31 October 2006

there - 't' = here

There are days when being there is the hardest part (and by there I mean here, as in there minus the ‘t’ = here, or even more apt, shuffle the letters about, add a ‘b’ and ‘a’ and you’ve got how hard it is to breathe). The day when you wake up and every moment out the door is a compromise, a struggle not to just stay home. We do not congratulate each other enough for simply leaving the warmth of our beds, our homes that are really what we think about returning to most the day most days after all.

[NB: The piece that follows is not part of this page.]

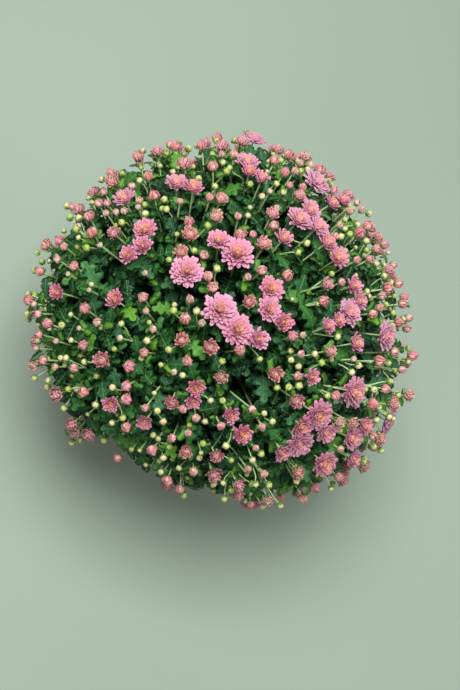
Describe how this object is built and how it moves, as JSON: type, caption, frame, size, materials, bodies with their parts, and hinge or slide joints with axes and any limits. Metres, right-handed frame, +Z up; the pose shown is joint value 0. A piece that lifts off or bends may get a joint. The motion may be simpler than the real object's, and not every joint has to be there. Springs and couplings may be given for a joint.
{
  "type": "pot chrysanthemum",
  "caption": "Flowering pot chrysanthemum: a dense dome of lobed leaves, round buds and layered pink blooms on leafy shoots, growing from soil in a plain tapered pot.",
  "frame": {"origin": "middle of the pot's foot, on the surface that the pot stands on", "axes": "+Z up the pot's axis; +X and +Y level, +X roughly to the right and +Y roughly up in the picture"},
  "size_m": [0.4344, 0.4258, 0.3991],
  "materials": {
    "petal": "matt, velvety pink petals, paler at their tips and coral to yellow at the eye",
    "foliage": "soft matt green leaves and stalks with paler veins",
    "pot_plastic": "plain moulded terracotta-coloured plastic, slightly satin",
    "potting_soil": "dark crumbly peat"
  },
  "bodies": {
    "root": {"bloom_01": "petal", "bloom_02": "petal", "bloom_03": "petal", "bloom_04": "petal", "bloom_05": "petal", "bloom_06": "petal", "bloom_07": "petal", "bloom_08": "petal", "bloom_09": "petal", "bloom_10": "petal", "bloom_11": "petal", "bloom_12": "petal", "bloom_13": "petal", "bloom_14": "petal", "bloom_15": "petal", "bloom_16": "petal", "bloom_17": "petal", "bloom_18": "petal", "bloom_19": "petal", "bloom_20": "petal", "bloom_21": "petal", "bloom_22": "petal", "bloom_23": "petal", "bloom_24": "petal", "bloom_25": "petal", "bloom_26": "petal", "bloom_27": "petal", "bloom_28": "petal", "bloom_29": "petal", "bloom_30": "petal", "bloom_31": "petal", "bloom_32": "petal", "bloom_33": "petal", "bloom_34": "petal", "bloom_35": "petal", "bloom_36": "petal", "bloom_37": "petal", "bloom_38": "petal", "bloom_39": "petal", "pot": "pot_plastic", "shoot_01": "foliage", "shoot_02": "foliage", "shoot_03": "foliage", "shoot_04": "foliage", "shoot_05": "foliage", "shoot_06": "foliage", "shoot_07": "foliage", "shoot_08": "foliage", "shoot_09": "foliage", "shoot_10": "foliage", "shoot_11": "foliage", "shoot_12": "foliage", "shoot_13": "foliage", "shoot_14": "foliage", "soil": "potting_soil"}
  },
  "joints": []
}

And then on these days the hardest part, it seems, is finding any space. The world seems to close in on you making the there, and the here and the breathing part even less a triumph. I went outside to breathe in that way smokers breathe counter intuitively and found myself sitting with an arc of five people standing within five feet of me. I tried to remember separateness is an illusion, we are all connected, I looked at the leaves of a tall maple kissing a fir tree and thought about molecules and the blanket (this blanket is the universe, and here is a war, and here is an orgasm, etc). But all my atoms just seemed to repel their atoms and I sat there doing nothing but trying to stop my atoms from screaming at their atoms and wishing but not wishing I had Tourette’s.
But then to contradict myself I don’t really want to be there either, home in total separateness. It’s the sort of day when you want other people to become complicit in your not being wherever you’re supposed to be.